:: What you will do ::
Determine the number of lines in these entries that hold the word "Write". Give the number and nothing more.

:: Material provided ::
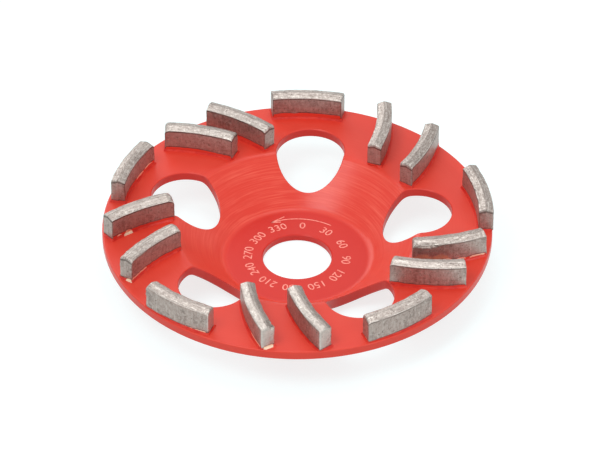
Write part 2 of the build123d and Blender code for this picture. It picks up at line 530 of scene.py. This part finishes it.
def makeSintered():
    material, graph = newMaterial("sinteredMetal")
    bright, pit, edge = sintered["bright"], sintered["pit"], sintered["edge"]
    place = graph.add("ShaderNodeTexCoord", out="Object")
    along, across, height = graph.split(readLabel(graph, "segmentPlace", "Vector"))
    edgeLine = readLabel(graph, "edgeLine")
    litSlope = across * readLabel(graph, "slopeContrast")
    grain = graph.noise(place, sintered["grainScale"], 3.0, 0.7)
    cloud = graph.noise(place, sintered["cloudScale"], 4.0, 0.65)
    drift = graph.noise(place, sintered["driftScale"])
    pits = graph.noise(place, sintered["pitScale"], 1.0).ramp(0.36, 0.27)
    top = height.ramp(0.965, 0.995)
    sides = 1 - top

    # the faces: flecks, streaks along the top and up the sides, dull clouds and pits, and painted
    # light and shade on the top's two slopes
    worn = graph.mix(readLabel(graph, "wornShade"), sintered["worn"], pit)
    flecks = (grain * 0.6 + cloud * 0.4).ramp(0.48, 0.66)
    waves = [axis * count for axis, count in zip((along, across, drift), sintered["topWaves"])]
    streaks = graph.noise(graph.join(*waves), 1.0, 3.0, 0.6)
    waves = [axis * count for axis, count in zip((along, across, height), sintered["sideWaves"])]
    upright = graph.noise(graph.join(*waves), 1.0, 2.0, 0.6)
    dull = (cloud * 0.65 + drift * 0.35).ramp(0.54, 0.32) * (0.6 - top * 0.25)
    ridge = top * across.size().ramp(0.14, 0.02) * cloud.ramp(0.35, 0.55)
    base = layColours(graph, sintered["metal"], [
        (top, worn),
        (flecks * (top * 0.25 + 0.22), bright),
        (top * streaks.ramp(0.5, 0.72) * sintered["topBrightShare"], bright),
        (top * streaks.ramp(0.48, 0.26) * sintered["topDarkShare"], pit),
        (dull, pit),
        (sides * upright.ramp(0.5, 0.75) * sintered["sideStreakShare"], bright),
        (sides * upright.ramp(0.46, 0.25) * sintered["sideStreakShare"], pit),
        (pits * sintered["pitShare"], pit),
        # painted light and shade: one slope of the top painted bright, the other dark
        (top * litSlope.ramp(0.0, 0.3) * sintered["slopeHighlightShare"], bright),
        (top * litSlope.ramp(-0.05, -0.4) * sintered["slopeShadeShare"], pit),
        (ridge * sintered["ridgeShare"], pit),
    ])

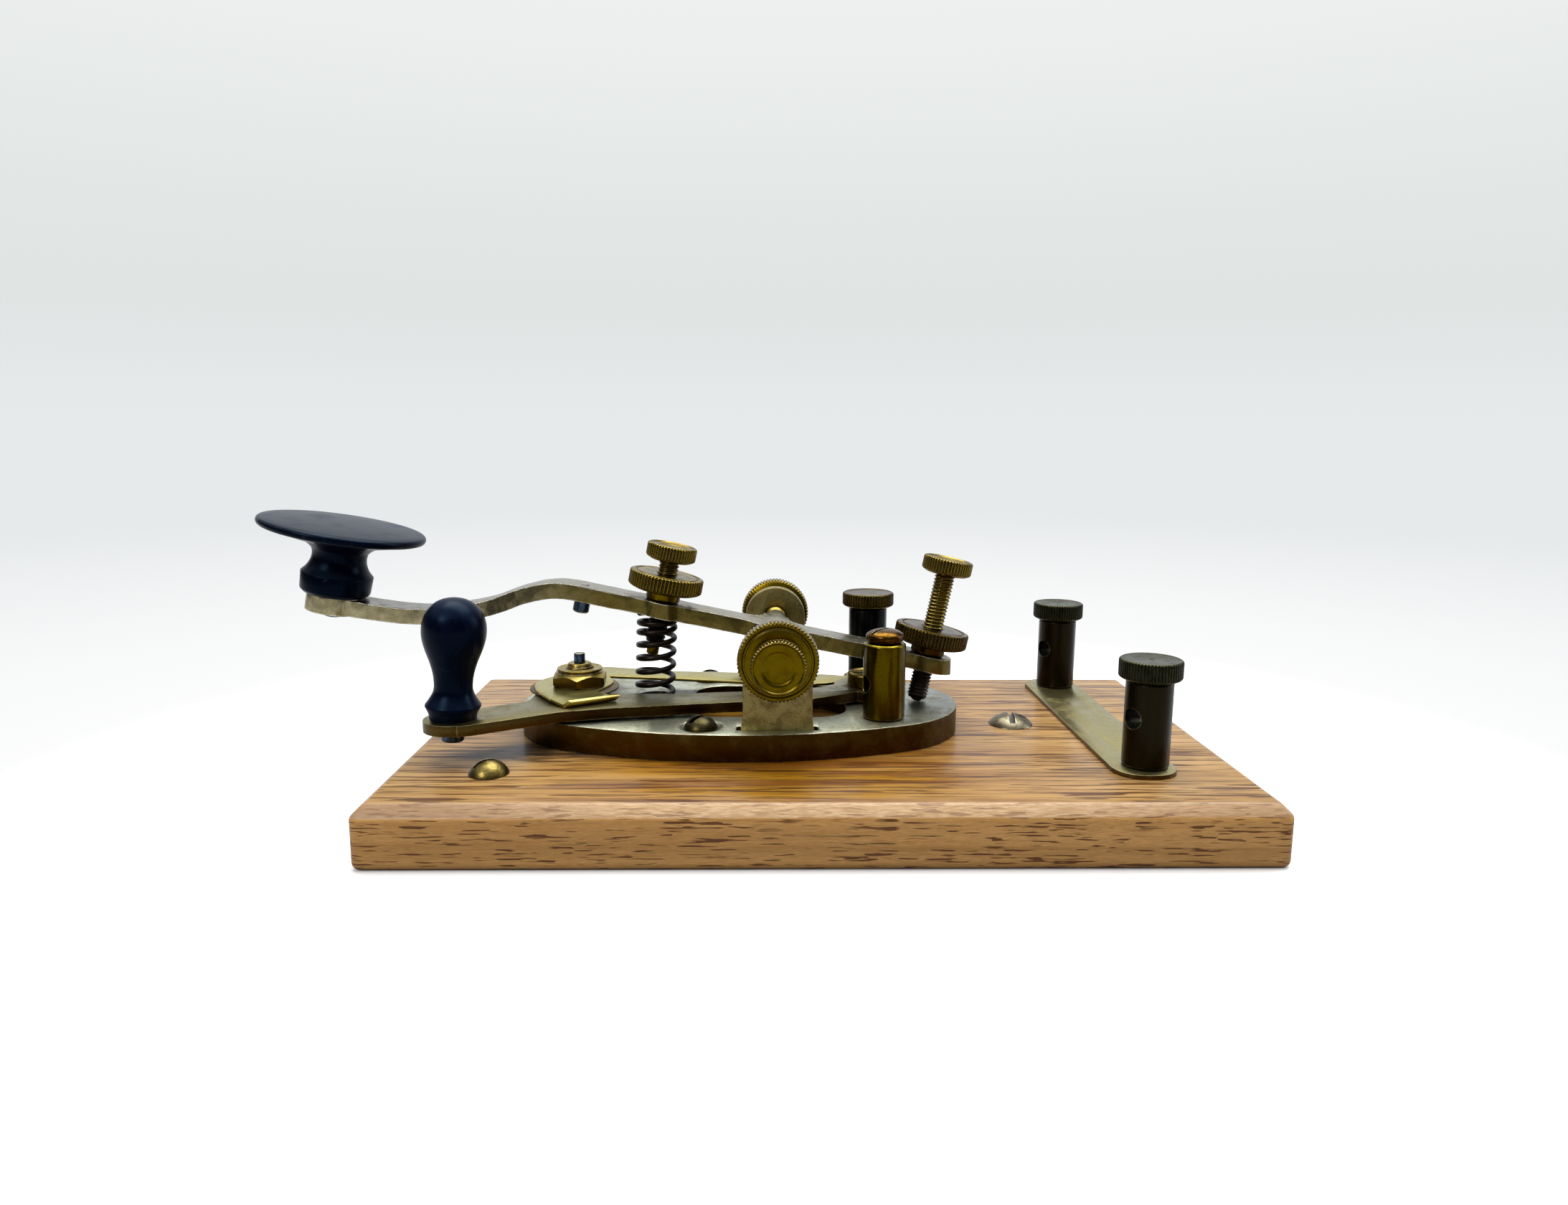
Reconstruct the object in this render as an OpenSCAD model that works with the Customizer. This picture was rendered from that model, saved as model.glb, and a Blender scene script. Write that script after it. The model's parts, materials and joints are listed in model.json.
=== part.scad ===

:: Written answer ::
2